Lately, VCs and angel investors seem to express growing interest in startups that focus on ESG – environmental, social and/or governance sustainability. This is great and commendable. We need new solutions to help tackle the world’s wicked problems,and startups can and should contribute.

Investing in sustainability solutions, however, is very different from investing in, say entertainment or enterprise software. There are some key concerns that an investor needs to pay attention to when evaluating an ESG startup.

1.Does it comply with regulation?

ESG is a very regulation-driven field. Companies need to adhere to a multitude of national and international rules, laws and standards. Market demand for many sustainability solutions is entirely created by companies struggling to meet the demands of new regulation.

At the moment, for example, companies operating in the EU are preparing for the corporate sustainability reporting and corporate sustainable due diligence directives that will take effect in the coming years.

So, in order to assess the market potential of an ESG startup, the first questions to ask are: does it comply with current regulation and will upcoming regulatory changes affect market demand. Even the most elegant ESG solution has no market if it doesn’t account for regulatory demands.

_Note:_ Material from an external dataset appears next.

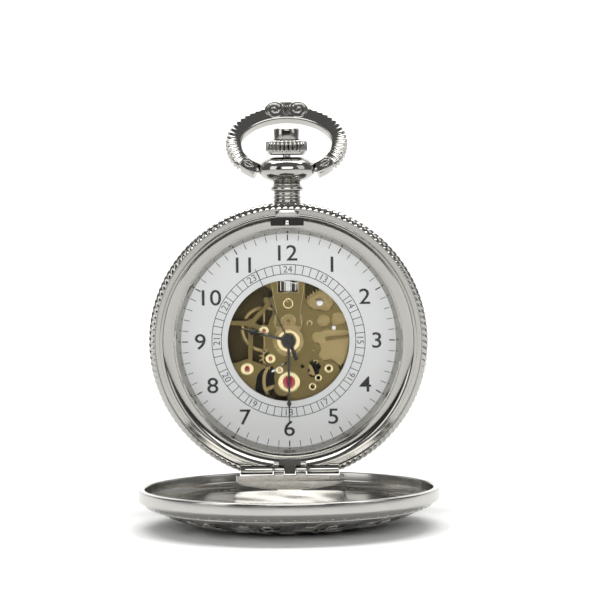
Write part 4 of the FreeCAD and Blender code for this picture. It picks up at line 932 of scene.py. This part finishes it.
def cover_shell():
    rim, inner = cover_high.z, case_radius - 1.1
    outside = [(medallion * i / 4, 0.0) for i in range(5)]
    outside += dome_points(44, 45)
    wall = rounded([(case_radius - 0.2, dome_foot), (case_radius, 4.5), (case_radius, rim), (inner, rim),
                    (inner, rim - 1.45), (inner - 0.5, rim - 2.1)], [0, 0.12, 0.22, 0.22, 0.25, 0], 4)[1:]
    dish_radius, floor = inner - 1.8, 1.0
    rise = rim - 2.8 - floor
    sphere = (dish_radius ** 2 + rise ** 2) / (2 * rise)
    places = [dish_radius * i / 30 for i in range(30, -1, -1)]
    inside = [(r, floor + sphere - math.sqrt(sphere ** 2 - r ** 2)) for r in places]
    bm = profile_mesh(outside + wall + inside, 360, close=False)
    for vert in bm.verts:
        radius, turn = vert.co.xy.length, math.atan2(vert.co.y, vert.co.x)
        if vert.co.z < dome_height(radius) + 0.01 and radius < case_radius - 0.3:
            vert.co.z += relief(radius, turn)
        elif radius < dish_radius + 0.1 and vert.co.z > dome_height(radius) + 0.2:
            vert.co.z += 0.6 * relief(radius, turn) - 0.06
    bmesh.ops.recalc_face_normals(bm, faces=bm.faces)
    return bm


def cover_blank():
    """The cover's outside as a solid, to trim the hinge wall."""
    outside = [(0, 0.3), (medallion, 0.3)] + dome_points(20, 20, 0.3)
    edge = case_radius - 0.3
    bm = profile_mesh(outside + [(edge, 4.6), (edge, cover_high.z), (0, cover_high.z)], 128, close=False)
    bmesh.ops.recalc_face_normals(bm, faces=bm.faces)
    return bm


seat_half = -notch_low.x + 0.1
wall_box = boxes((-25, 25, 20.5, chord_y + 1, 1.0, cover_high.z - 0.5))
hinge_wall = combine(cover_blank(), wall_box, "INTERSECT")
shell = combine(cover_shell(), hinge_wall, "UNION")
shell = cut_boxes(shell, (-25, 25, chord_y, 30, -1, 10),
                  (-seat_half, seat_half, 20.65, 30, cover_high.z - 0.5, 10))
print("cover shell:", len(shell.faces), "faces")

# %% Cover scrolls and finish
def on_dome(radius, turn, lift=0.05):
    return (radius * math.cos(turn), radius * math.sin(turn), dome_height(radius) + lift)


def scroll(bm, middle, start, size, way, wire=0.2):
    """One leafy curl on the dome: a spiral about a point at a radius, drawn on the surface."""
    points = []
    for i in range(15):
        share = i / 14
        angle = start + way * math.radians(20 + 430 * share)
        reach = size * (1 - 0.86 * share)
        radius = middle[0] + reach * math.cos(angle)
        points.append(on_dome(radius, middle[1] + reach * math.sin(angle) / middle[0]))
    add_wire(bm, points, wire, resolution=2, taper=True)


scrolls = bmesh.new()
for petal in range(petals):
    turn = math.tau * (petal + 0.5) / petals
    if abs(math.degrees(turn) - 90) < 12:
        continue
    scroll(scrolls, (18.4, turn + 0.11), 0.6, 2.0, 1)
    scroll(scrolls, (18.4, turn - 0.11), -0.6, 2.0, -1)
    scroll(scrolls, (13.0, turn + 0.26), math.pi - 0.5, 1.9, -1, 0.17)
    scroll(scrolls, (13.0, turn + 0.26), math.pi + 0.5, 1.9, 1, 0.17)
    stalk = [on_dome(9.4 + 11.4 * i / 8, turn + 0.10 * math.sin(math.pi * i / 4)) for i in range(9)]
    add_wire(scrolls, stalk, 0.22, resolution=2, taper=True)
    for bud in (-0.14, 0.0, 0.14):
        leaf = [on_dome(15.6 + 2.4 * i / 4, turn + bud * i / 4) for i in range(5)]
        add_wire(scrolls, leaf, 0.24, resolution=2, taper=True)
inner_ring = [on_dome(9.0, math.tau * i / 48) for i in range(48)]
add_wire(scrolls, inner_ring, 0.16, cyclic=True, resolution=2)
outer_ring = [on_dome(21.35, math.radians(98 + 344 * i / 60)) for i in range(61)]
add_wire(scrolls, outer_ring, 0.18, resolution=2)
for bead_index in range(72):
    turn = math.radians(100 + 340 * bead_index / 71)
    made = bmesh.ops.create_icosphere(scrolls, subdivisions=1, radius=0.26)["verts"]
    bmesh.ops.translate(scrolls, verts=made, vec=on_dome(22.05, turn, 0.08))

# The pressed-in ground between the scrolls is coloured near black with a fine speckle, more so where it is
# pressed in deeper.
cover_ground_finish = metal("cover_steel_dark_ground", (0.50, 0.49, 0.465), 0.12, 0.08, 0.1)
tree = cover_ground_finish.node_tree
place = node(tree, "ShaderNodeTexCoord").outputs["Object"]
turned_in = node(tree, "ShaderNodeAttribute", attribute_name="ground").outputs["Fac"]
speckle = node(tree, "ShaderNodeTexNoise", {"Vector": place, "Scale": 2200.0, "Detail": 3.0}).outputs["Fac"]
share = node(tree, "ShaderNodeMath", {0: turned_in, 1: speckle}, operation="MULTIPLY").outputs["Value"]
darkness = node(tree, "ShaderNodeMapRange",
                {"Value": share, "From Min": 0.1, "From Max": 0.42}).outputs["Result"]
tint = node(tree, "ShaderNodeMix", {"Factor": darkness}, data_type="RGBA")
tint.inputs["A"].default_value = (0.50, 0.49, 0.465, 1)
tint.inputs["B"].default_value = (0.035, 0.034, 0.032, 1)
tree.links.new(tint.outputs["Result"], tree.nodes["Principled BSDF"].inputs["Base Color"])

cover_piece = finish_piece("cover_shell", shell, cover_ground_finish, "front_cover",
                           ["front_cover"], place=millimetres, sharp=35.0, closed=False)
depth = cover_piece.data.attributes.new("ground", "FLOAT", "POINT")
for i, vert in enumerate(cover_piece.data.vertices):
    spot = vert.co / MM
    radius, turn = spot.xy.length, math.atan2(spot.y, spot.x)
    outside = spot.z < dome_height(min(radius, case_radius - 0.3)) + 0.3
    depth.data[i].value = min(1.0, relief(radius, turn) / 0.12) if outside else 0.0
scroll_piece = finish_piece("cover_scrolls", scrolls, case_steel, "front_cover",
                            place=millimetres, sharp=60.0)
print("scroll triangles", sum(len(p.vertices) - 2 for p in scroll_piece.data.polygons))

# %% [markdown]
# Jewels are the bearings of the train: rings of red synthetic ruby, each with a dished oil
# cup round its hole. Several sit in a chaton, a bright gold collar pressed into the plate.
# Small bright eyelets line the screw holes. All of these are turned, so they share one
# profile tool, and each is placed on the centre that the CAD stone or hole has.

# %% Jewels and chatons
ruby = bpy.data.materials.new("ruby")
ruby.use_nodes = True
stone = ruby.node_tree.nodes["Principled BSDF"]
for key, value in (("Base Color", (0.42, 0.02, 0.045, 1)), ("Roughness", 0.06), ("IOR", 1.76),
                   ("Coat Weight", 0.6), ("Subsurface Weight", 0.15), ("Subsurface Scale", 0.0004)):
    stone.inputs[key].default_value = value


def islands(node_name):
    """The middle, radius and height range of each separate solid of a node."""
    bm = node_mesh(node_name)
    left, found = set(bm.verts), []
    while left:
        group, edge_front = set(), [left.pop()]
        while edge_front:
            vert = edge_front.pop()
            group.add(vert)
            for edge in vert.link_edges:
                other = edge.other_vert(vert)
                if other in left:
                    left.remove(other)
                    edge_front.append(other)
        lows = [min(v.co[i] for v in group) for i in range(3)]
        highs = [max(v.co[i] for v in group) for i in range(3)]
        found.append(((lows[0] + highs[0]) / 2, (lows[1] + highs[1]) / 2, (highs[0] - lows[0]) / 2,
                      lows[2], highs[2]))
    bm.free()
    return sorted(found)


def dished_stone(bm, x, y, radius, low, high, up):
    """A stone whose oil cup is on its upper side, or on its lower one."""
    face, back = (high, low) if up else (low, high)
    hole, sink = 0.16, 0.12 if up else -0.12
    cup = [(hole, face - sink), (hole + 0.1, face - sink), (radius * 0.55, face),
           (radius - 0.06, face), (radius, face - sink / 2)]
    turn_profile(bm, cup + [(radius, back), (hole, back)], 40, centre=(x, y, 0))


def collar(bm, x, y, inner, outer, base, height=0.06, steps=48):
    """A bright ring with a rounded top."""
    profile = rounded([(inner, base - 0.1), (outer, base - 0.1), (outer, base + height),
                       (inner, base + height)], [0, 0, 0.05, 0.05], 3)
    turn_profile(bm, profile, steps, centre=(x, y, 0))


plate_front = flat_box("main_plate")[0].z + 1.0
plate_stones, bridge_stones = islands("plate_jewels"), islands("bridge_jewels")
for node_name, found, up in (("plate_jewels", plate_stones, True),
                             ("bridge_jewels", bridge_stones, False)):
    stones = bmesh.new()
    for stone_place in found:
        dished_stone(stones, *stone_place, up)
    finish_piece(node_name + "_dished", stones, ruby, "case", [node_name])
collars = bmesh.new()
for x, y, radius, low, high in plate_stones:
    shown_share, spread = (0.7, 0.36) if radius > 1 else (0.5, 0.2)
    collar(collars, x, y, radius * shown_share, radius + spread, plate_front)
for x, y, outer in ((6.8, -4.9, 0.76), (5.0, -6.5, 0.62), (4.0, -8.0, 0.66), (3.6, 2.9, 0.5)):
    collar(collars, x, y, 0.35, outer, plate_front)
finish_piece("chatons", collars, gilt_edge, "case")
print("stones:", len(plate_stones), "in the plate,", len(bridge_stones), "in the bridges")

# %% [markdown]
# The window also shows small steel and gilt parts over the plate: a screw and its washer at
# the setting wheel, the ring of the hour wheel round the hands, and the wire clip over the
# winding pinion. They are what gives the movement its depth.

# %% Small movement parts
def slotted_screw(bm, x, y, radius, base, height=0.14, angle=20.0):
    """A domed screw head, with its slot cut right across."""
    profile = rounded([(0, base), (radius, base), (radius, base + height), (0, base + height)],
                      [0, 0, 0.05, 0], 3)
    half, low = radius * 0.13, base + height * 0.4
    head = cut_boxes(profile_mesh(profile, 40, close=False),
                     (-radius - 1, radius + 1, -half, half, low, base + height + 1))
    bmesh.ops.rotate(head, verts=head.verts, matrix=Matrix.Rotation(math.radians(angle), 3, "Z"))
    bmesh.ops.translate(head, verts=head.verts, vec=(x, y, 0))
    made = bpy.data.meshes.new("head")
    head.to_mesh(made)
    head.free()
    bm.from_mesh(made)
    bpy.data.meshes.remove(made)


bridge_face = flat_box("setting_bridge")[1].z
screws = bmesh.new()
slotted_screw(screws, 5.35, 6.35, 0.55, plate_front)
finish_piece("plate_screws", screws, bright_steel, "case", closed=False)
setting_collar = bmesh.new()
collar(setting_collar, 0, 6.35, 0.66, 0.88, bridge_face - 0.02)
finish_piece("setting_eyelet", setting_collar, gilt_edge, "case")
hour_ring = bmesh.new()
hour_wheel_front = -3.3
collar(hour_ring, 0, 0, 1.3, 1.95, hour_wheel_front, 0.05, 72)
finish_piece("hour_ring", hour_ring, gilt_edge, "hour")
for node_name, finish in (("setting_spring", bright_steel), ("catch", satin_steel)):
    softened(node_name, finish, nodes[node_name]["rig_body"], 0.05)

# %% [markdown]
# The bridges lie deep behind the plate, so their gilt is painted darker as painted shade,
# and their back edges are bevelled. The screws that hold them have slots.

# %% Bridges behind the plate
for node_name in ("train_bridge", "balance_cock", "barrel_bridge"):
    # The bridges' faces take the gilt with painted shade, and their back bevels plain gilt.
    two_tone(node_name, 0.12, 0, [gilt_painted_shade, gilt])
back_screws = bmesh.new()
for x, y, radius, low, high in islands("bridge_screws"):
    slotted_screw(back_screws, x, y, radius, -high, high - low + 0.02, angle=35.0 + 50 * x)
bmesh.ops.scale(back_screws, verts=back_screws.verts, vec=(1, 1, -1))
bmesh.ops.reverse_faces(back_screws, faces=back_screws.faces)
finish_piece("back_screws", back_screws, bright_steel, "case", ["bridge_screws"], closed=False)

# %% [markdown]
# The back bezel is snapped on like the front one and holds the solid back. The catch works
# in a blackened bracket with a bright post in the middle, and the hinge's knuckles are
# soldered to the case and to the cover.

# %% Back, catch bracket and hinge
def back_ring():
    low, high = flat_box("back_bezel")
    window, panel = 17.0, 18.2
    dome = [(19.4 + 2.9 * math.sin(a), low.z + 1.4 * (1 - math.cos(a))) for a in quarter(10)]
    profile = [(window, low.z + 0.3), (window + 0.1, low.z + 0.06), (window + 0.25, low.z)] + dome
    profile += [(high.x - 0.35, high.z - 0.55), (high.x - 0.05, high.z - 0.38),
                (high.x, high.z - 0.3), (high.x, high.z), (20.2, high.z), (20.2, low.z + 0.9),
                (panel, low.z + 0.9), (panel, low.z + 0.3)]
    return profile_mesh(profile)


def back_disc():
    """The polished back, with three fine turned lines, and its inside painted near black as painted shade.
    """
    low, high = flat_box("back_panel")
    profile = [(0, low.z)]
    for line in (12.6, 15.4, 16.1):
        profile += [(line - 0.12, low.z), (line, low.z + 0.08), (line + 0.12, low.z)]
    profile += [(high.x - 0.05, low.z), (high.x, low.z + 0.05), (high.x, high.z), (0, high.z)]
    bm = profile_mesh(profile, 192, close=False)
    for face in bm.faces:
        # Faces on the inside of the back take the second finish, painted near black as painted shade.
        face.material_index = int(all(vert.co.z > high.z - 0.02 for vert in face.verts))
    return bm


finish_piece("back_bezel_ring", back_ring(), case_steel, "case", ["back_bezel"])
finish_piece("back_panel_disc", back_disc(), [case_steel, blackening_and_painted_shade], "case",
             ["back_panel"])
softened("case_hinge_knuckles", case_steel, "case", 0.06)
softened("cover_hinge_knuckles", case_steel, "front_cover", 0.06)
softened("lift_spring", spring_steel, "case", 0.05)
softened("catch_bracket", blackening_and_painted_shade, "case", 0.06)
post = boxes((-0.3, 0.3, bracket_low.y + 0.15, bracket_high.y - 0.45, bracket_low.z + 0.21,
              bracket_high.z + 0.02))
break_edges(post, 0.08)
finish_piece("catch_post", post, bright_steel, "case")
print("back bezel", [round(c, 2) for c in flat_box("back_bezel")[1]])

# %% [markdown]
# Every CAD node that is still shown keeps its shape and gets one of the finishes by its own
# material slot in the record, so nothing is left plain.

# %% Finishes for the CAD nodes
slot_finish = {"polished_steel": case_steel, "dark_steel": spring_steel, "steel": bright_steel,
               "gilt_plate": gilt, "brass": wheel_brass, "ruby": ruby, "glass": crystal_glass,
               "dial_white": enamel, "hand_black": hand_black, "white_metal": satin_steel}
shown = 0
for row in frame["record"]["subparts"]:
    piece = nodes[row["node"]]
    if piece.hide_render:
        continue
    shown += 1
    piece.data.materials.clear()
    piece.data.materials.append(slot_finish[row["material_slot"]])
print("CAD nodes shown as they are:", shown)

2.Is the science behind it sound?

Especially when dealing with environmental impact, there is no room for solutions that are not backed up by rigorous scientific research. 

If, for example, a solution claims to create emission reductions, the company has to be able to back up the claims with a environmental product declaration (EPD) that has been done by a reputable party with the necessary qualifications.

3.Is it solving a real problem?

Unfortunately all ”sustainable” things are not equal. One all too common approach is to pinpoint a single issue and fixate on that, ignoring the overall impact. 

A company may claim, for example, that a product is sustainable because the material that is used in making said product is in some respects superior to other products in the category. Such a claim, however, overshadows the product’s entire life cycle, which really should be the focus. Sometimes it’s not a question of what material to use, but whether this product category should exist in the first place, or whether the entire business model is sustainable or not.

4.Is it a good solution to this problem?

Let’s say that you have found a startup with a product that is in line with regulation, has good science to back it up and solves an actual sustainability problem. The next question to ask is, whether it is a good solution.

What makes a good sustainability solution? Positive signs could include: Is it somehow easier to use, more cost-efficient, less material-intensive or otherwise superior to existing solutions? Does it reduce the need for rare earth minerals or other scarce resources? Is the entire lifecycle and ESG impact properly mapped? Is the value chain sustainable with e.g. human rights and health and safety risks minimized? This is by no means an exhaustive list, but you get the picture.

5.Is it holistically sustainable?

A truly sustainable startup performs in all aspects of ESG: environmental, social and governance. Unfortunately, in recent years we’ve seen some high-profile cases of startups focusing on a product or solution with a positive environmental impact, but performing poorly on the social or governance side. Workplace harassment, unfair wages or human rights violations are not excusable because the company claims to be saving the environment. ESG-minded investors need to be diligent in checking the company’s operations against all key sustainability criteria.

Does this sound like a lot? Assessing scientific data, life cycle assessments and supply chain sustainability may not be in every investor’s skill set. If this is the case, it’s a good idea to enlist a specialist for the ESG due diligence and/or risk assessment.